Mick Power was LEAN's convenor in Victoria. He is currently studying climate change and social change at Harvard. Read his reflections on being involved with LEAN and his thoughts on the battle for climate action, from across the sea.
1. Tell us a little bit about how you came to be involved in LEAN?
I got involved in 2010, just after the Rudd Government deferred the CPRS. As someone who really believed that climate change was the biggest moral challenge of our time, it was a pretty dark time for me. I had been a Labor member since I was 19, but now I started to question whether Labor was really the party for me. I switched off from politics. My membership lapsed. It wasn't until later that year that things changed, when I sat down with two of my Labor friends who asked me, 'so what are you doing to do about it? If things aren't working, how are you going to fix them?' I decided then that if I wanted Labor to be better on the environment, I needed to get more engaged in the party, not less. So I became a LEAN activist.

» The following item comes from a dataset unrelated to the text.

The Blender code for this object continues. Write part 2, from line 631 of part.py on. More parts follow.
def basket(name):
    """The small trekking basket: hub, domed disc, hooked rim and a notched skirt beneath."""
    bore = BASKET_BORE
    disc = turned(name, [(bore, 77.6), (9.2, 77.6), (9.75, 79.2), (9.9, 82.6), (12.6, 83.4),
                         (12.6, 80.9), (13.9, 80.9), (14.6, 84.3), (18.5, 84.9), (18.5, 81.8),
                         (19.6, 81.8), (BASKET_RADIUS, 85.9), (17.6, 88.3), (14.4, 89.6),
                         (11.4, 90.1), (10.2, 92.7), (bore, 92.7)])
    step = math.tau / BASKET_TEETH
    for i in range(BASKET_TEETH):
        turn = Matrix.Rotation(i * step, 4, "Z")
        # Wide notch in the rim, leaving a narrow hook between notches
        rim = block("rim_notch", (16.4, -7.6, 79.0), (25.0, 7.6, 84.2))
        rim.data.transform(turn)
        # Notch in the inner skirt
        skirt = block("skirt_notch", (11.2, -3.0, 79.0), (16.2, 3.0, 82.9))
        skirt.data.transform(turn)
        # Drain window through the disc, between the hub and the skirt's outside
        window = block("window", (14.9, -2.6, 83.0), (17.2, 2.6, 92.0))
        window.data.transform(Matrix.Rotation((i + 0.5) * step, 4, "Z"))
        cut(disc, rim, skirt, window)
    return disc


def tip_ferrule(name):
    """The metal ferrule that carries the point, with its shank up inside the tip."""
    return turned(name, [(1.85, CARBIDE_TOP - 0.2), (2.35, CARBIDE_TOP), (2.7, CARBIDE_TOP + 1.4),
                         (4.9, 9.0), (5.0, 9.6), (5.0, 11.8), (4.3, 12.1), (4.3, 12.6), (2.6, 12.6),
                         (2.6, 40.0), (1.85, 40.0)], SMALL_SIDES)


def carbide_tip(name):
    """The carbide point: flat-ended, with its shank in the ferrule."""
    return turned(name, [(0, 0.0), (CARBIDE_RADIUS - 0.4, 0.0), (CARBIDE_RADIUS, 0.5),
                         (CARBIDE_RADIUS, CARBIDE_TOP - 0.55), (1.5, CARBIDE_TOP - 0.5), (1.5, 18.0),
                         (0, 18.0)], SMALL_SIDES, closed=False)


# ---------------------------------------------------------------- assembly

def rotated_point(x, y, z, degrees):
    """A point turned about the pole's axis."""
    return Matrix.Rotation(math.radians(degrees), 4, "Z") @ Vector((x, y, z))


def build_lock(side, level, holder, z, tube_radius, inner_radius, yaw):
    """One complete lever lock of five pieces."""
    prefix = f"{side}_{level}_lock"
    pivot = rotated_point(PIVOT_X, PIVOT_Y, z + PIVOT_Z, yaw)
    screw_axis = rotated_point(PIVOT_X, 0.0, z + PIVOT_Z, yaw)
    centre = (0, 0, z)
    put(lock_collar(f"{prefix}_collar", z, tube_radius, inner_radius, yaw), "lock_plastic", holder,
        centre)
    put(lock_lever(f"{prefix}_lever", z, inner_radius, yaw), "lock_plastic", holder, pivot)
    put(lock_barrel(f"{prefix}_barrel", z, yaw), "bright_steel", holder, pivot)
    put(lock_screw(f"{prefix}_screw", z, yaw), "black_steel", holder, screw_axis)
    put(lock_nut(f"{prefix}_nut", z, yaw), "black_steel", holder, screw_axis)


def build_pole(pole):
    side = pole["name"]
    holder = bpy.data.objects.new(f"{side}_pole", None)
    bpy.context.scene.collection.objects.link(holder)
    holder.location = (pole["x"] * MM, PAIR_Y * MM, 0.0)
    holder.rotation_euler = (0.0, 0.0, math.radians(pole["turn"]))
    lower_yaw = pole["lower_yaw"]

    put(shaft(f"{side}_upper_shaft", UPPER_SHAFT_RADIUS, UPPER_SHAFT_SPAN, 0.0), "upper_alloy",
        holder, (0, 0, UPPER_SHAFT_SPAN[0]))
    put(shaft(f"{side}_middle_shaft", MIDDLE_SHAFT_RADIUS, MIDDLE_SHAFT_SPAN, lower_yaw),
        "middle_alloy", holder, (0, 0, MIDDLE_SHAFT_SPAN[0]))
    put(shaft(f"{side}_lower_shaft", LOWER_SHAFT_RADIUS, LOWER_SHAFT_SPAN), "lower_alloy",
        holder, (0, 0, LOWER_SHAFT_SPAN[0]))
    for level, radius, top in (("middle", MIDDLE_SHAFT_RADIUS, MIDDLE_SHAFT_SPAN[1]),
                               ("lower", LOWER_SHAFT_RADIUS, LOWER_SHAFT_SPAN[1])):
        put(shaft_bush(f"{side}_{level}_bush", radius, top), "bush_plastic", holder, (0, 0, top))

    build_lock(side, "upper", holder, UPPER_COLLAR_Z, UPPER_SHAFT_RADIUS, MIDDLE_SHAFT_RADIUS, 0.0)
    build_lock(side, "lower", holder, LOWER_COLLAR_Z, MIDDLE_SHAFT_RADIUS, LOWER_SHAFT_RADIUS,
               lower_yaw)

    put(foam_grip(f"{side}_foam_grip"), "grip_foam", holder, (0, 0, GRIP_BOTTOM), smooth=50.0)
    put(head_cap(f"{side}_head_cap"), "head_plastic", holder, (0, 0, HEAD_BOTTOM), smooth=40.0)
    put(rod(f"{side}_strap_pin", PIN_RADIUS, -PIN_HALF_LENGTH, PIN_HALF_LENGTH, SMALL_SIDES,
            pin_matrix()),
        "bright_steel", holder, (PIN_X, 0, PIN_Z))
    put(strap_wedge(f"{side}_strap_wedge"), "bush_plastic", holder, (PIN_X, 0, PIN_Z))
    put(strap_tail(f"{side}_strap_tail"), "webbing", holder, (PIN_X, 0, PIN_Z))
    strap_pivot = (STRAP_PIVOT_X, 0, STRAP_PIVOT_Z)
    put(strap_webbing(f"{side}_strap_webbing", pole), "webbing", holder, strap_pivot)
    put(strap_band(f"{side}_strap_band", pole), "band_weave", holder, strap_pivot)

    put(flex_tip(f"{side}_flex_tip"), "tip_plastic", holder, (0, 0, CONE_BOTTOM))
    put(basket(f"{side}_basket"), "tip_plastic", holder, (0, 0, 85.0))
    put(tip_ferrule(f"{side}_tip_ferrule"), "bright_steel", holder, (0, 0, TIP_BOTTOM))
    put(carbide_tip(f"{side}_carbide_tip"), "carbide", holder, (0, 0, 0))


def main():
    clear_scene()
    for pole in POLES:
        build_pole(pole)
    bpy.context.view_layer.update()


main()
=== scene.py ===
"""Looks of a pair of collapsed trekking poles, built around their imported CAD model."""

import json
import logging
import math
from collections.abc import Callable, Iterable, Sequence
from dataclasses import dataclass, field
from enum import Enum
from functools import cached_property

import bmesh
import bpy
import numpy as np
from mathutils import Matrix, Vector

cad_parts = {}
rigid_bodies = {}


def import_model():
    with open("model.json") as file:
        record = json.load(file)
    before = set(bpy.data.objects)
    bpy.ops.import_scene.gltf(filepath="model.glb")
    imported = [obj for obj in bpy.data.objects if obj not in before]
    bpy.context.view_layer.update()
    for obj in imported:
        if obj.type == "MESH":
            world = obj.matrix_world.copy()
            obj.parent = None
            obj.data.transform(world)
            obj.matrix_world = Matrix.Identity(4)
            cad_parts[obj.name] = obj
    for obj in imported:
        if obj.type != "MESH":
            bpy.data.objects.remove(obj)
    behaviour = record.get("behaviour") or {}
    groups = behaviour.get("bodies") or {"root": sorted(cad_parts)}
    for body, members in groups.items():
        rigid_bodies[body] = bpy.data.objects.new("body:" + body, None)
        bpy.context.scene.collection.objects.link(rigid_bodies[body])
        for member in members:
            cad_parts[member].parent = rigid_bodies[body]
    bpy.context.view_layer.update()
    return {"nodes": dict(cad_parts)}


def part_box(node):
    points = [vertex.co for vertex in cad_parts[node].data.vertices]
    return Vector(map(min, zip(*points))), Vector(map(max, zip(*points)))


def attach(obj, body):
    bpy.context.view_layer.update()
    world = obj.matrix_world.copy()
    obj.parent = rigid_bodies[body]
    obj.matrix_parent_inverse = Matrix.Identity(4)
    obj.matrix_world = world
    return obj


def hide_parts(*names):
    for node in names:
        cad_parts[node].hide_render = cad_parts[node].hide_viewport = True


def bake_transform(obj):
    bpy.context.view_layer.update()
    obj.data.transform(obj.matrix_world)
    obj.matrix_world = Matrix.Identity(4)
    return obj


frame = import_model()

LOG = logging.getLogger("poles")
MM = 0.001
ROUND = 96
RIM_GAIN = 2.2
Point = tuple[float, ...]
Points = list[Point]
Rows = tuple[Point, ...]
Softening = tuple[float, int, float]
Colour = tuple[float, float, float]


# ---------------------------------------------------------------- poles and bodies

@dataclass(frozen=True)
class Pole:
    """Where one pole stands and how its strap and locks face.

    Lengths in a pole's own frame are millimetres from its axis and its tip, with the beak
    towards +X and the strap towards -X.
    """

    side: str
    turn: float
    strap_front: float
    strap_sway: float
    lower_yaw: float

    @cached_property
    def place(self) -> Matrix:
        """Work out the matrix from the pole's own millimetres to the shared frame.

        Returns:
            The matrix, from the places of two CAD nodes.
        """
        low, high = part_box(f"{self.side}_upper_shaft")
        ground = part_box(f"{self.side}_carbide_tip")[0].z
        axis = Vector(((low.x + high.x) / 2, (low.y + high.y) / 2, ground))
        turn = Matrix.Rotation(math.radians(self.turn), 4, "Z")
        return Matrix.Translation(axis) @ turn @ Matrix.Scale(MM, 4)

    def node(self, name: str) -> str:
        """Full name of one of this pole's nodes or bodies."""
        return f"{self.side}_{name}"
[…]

I'm now a Gleitsman Fellow at the Harvard Kennedy School of Government. I spent the last few years working on campaigns and policy in the environment movement, so this is a great chance to learn from campaigners and activists in the movement and the Democratic Party here in the US, and to get into the detail of energy and environment policy. My studies here are focussing on economic and energy policy, and my research focus is how to approach climate policy from a social democratic perspective - one that puts equity and vulnerable communities first.

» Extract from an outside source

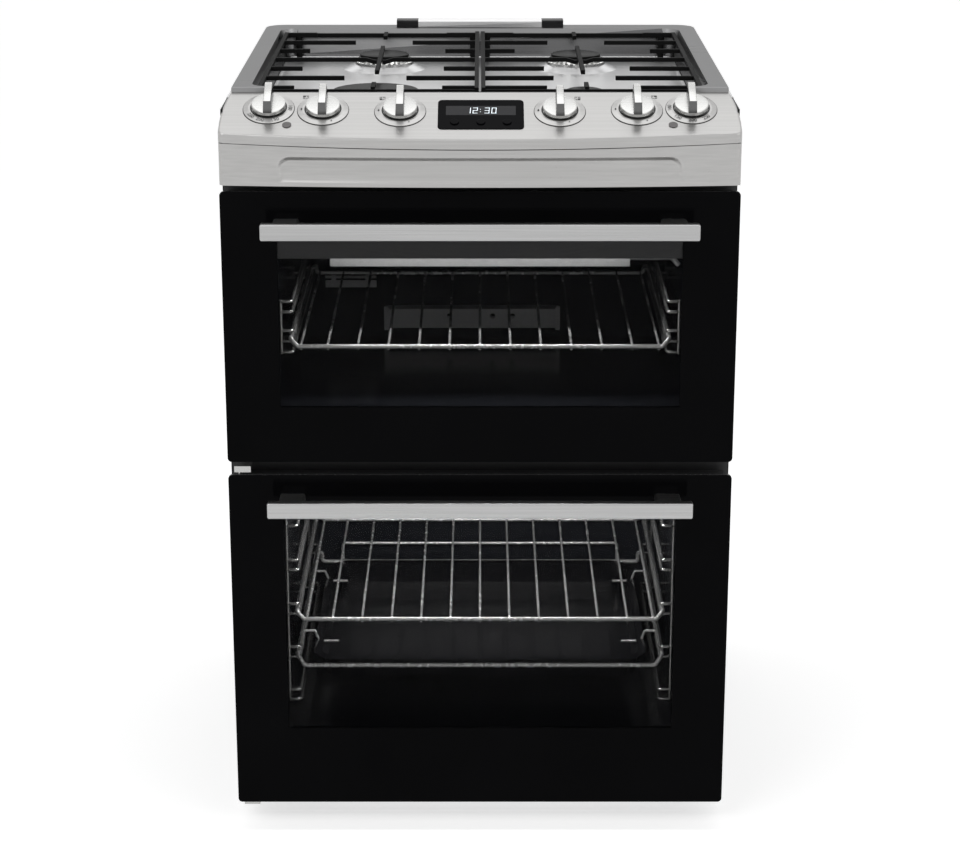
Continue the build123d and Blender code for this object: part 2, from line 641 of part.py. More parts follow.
def shelves():
    """Runners, two wire shelves, and the roasting pan in its cradle."""
    upper, lower = ladder(UPPER_RUNGS), ladder(lower_rungs())
    keep("shelf_runners", upper, mirrored(upper), lower, mirrored(lower))
    seat = RUNNER_RADIUS + SHELF_WIRE + GAP
    keep("upper_shelf", rack(UPPER_SHELF_RUNG + seat, SHELF_DROP, True))
    keep("lower_shelf", rack(LOWER_FIRST_RUNG + RUNG_PITCH * LOWER_SHELF_PAIR + seat, SHELF_DROP, True))

    rail = LOWER_FIRST_RUNG + RUNG_PITCH * PAN_PAIR + seat
    cradle = rack(rail, PAN_DROP, False)
    stop = PAN_STOP_WIDTH / 2
    low = rail - PAN_DROP
    cradle += bent_rod([(-stop, SHELF_BACK, low), (-stop, SHELF_BACK, low + PAN_STOP_HEIGHT),
                        (stop, SHELF_BACK, low + PAN_STOP_HEIGHT), (stop, SHELF_BACK, low)],
                       SHELF_BEND, GRID_WIRE * 1.3)
    rim = low + SHELF_WIRE
    half = PAN_WIDTH / 2
    hook = rim + SHEET / 2
    for depth in (PAN_FRONT + 60, PAN_BACK - 60):
        for x in (-1, 1):
            cradle += bent_rod([(x * (RUNNER_SPACING / 2 + SHELF_RAIL_OUT), depth, rail),
                                (x * (half + 10), depth, rail), (x * (half + 5), depth, hook - 3),
                                (x * (half - 20), depth, hook - 3)], 2.0, GRID_WIRE)
    middle = (PAN_FRONT + PAN_BACK) / 2
    length = PAN_BACK - PAN_FRONT
    outline = RectangleRounded(PAN_WIDTH, length, PAN_CORNER)
    bore = RectangleRounded(PAN_WIDTH - 2 * SHEET, length - 2 * SHEET, PAN_CORNER - SHEET)
    lip = RectangleRounded(PAN_WIDTH + 2 * PAN_RIM, length + 2 * PAN_RIM, PAN_CORNER + PAN_RIM)
    place = Pos(*point(0, middle, rim))
    body = extrude(place * outline, amount=-PAN_HEIGHT, taper=8)
    body -= extrude(place * bore, amount=-(PAN_HEIGHT - SHEET), taper=8)
    body += extrude(place * (lip - bore), amount=SHEET)
    keep("roasting_pan", cradle, body)


def door_frame(bottom, top, head):
    """Pressed frame behind a door's outer glass: a hollow ring round the window."""
    half = FRAME_HALF
    front, back = GLASS, GLASS + DOOR_FRAME_DEPTH
    low, high = bottom + FRAME_INSET, top - FRAME_INSET
    frame = block(-half, half, front, back, low, high)
    frame -= block(-half + STILE, half - STILE, front - 1, back + 1, low + STILE, high - head)
    frame -= block(-half + FRAME_WALL, half - FRAME_WALL, front + FRAME_WALL, back - FRAME_WALL,
                   low + FRAME_WALL, high - FRAME_WALL)
    return frame


def frame_bars(frame, bottom, top):
    """The same ring as four bars that meet edge to edge: two stiles, and two rails between them."""
    edge = FRAME_HALF - STILE
    middle = (bottom + top) / 2
    spans = ((-HALF_WIDTH, -edge, bottom, top), (edge, HALF_WIDTH, bottom, top),
             (-edge, edge, bottom, middle), (-edge, edge, middle, top))
    return [frame & block(x0, x1, 0, CASING_DEPTH, z0, z1) for x0, x1, z0, z1 in spans]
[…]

In 140 characters or less? As a social democratic party I think it's really important to hold onto our core values of fairness and equity, and make sure that we don't leave low-income communities behind in the transition. As a major party seeking government, I think it's really important to include a broad cross-section of society in the climate policy conversation, rather than leave it to inner city greenies (like me ;-) ).
LEAN is such a rare but important beast in that it can connect a party of government with a grassroots social movement. As someone who has been involved with the environment movement and with the Labor Party, I'm firmly of the view that both the party and the movement are stronger together than they are apart. A party disconnected from social activists is hollow, and loses that grassroots power which is critical to change. A movement disconnected from a party becomes marginalized, limited to 'throwing rocks' from the outside. LEAN has this unique potential to unite the ALP, the environment movement, and the labor movement.
On the one hand it's depressing because the Abbott Government is such a freaking disaster. But on the other hand it's really inspiring, seeing the progressive movement pull together and energise in the face of a common enemy. Watching tends of thousands turn out for the climate rallies in November, and more recently the #MarchinMarch this week, I was really inspired and I really wish I could have been there with you all. In a weird way, the progressive movement looks stronger than ever.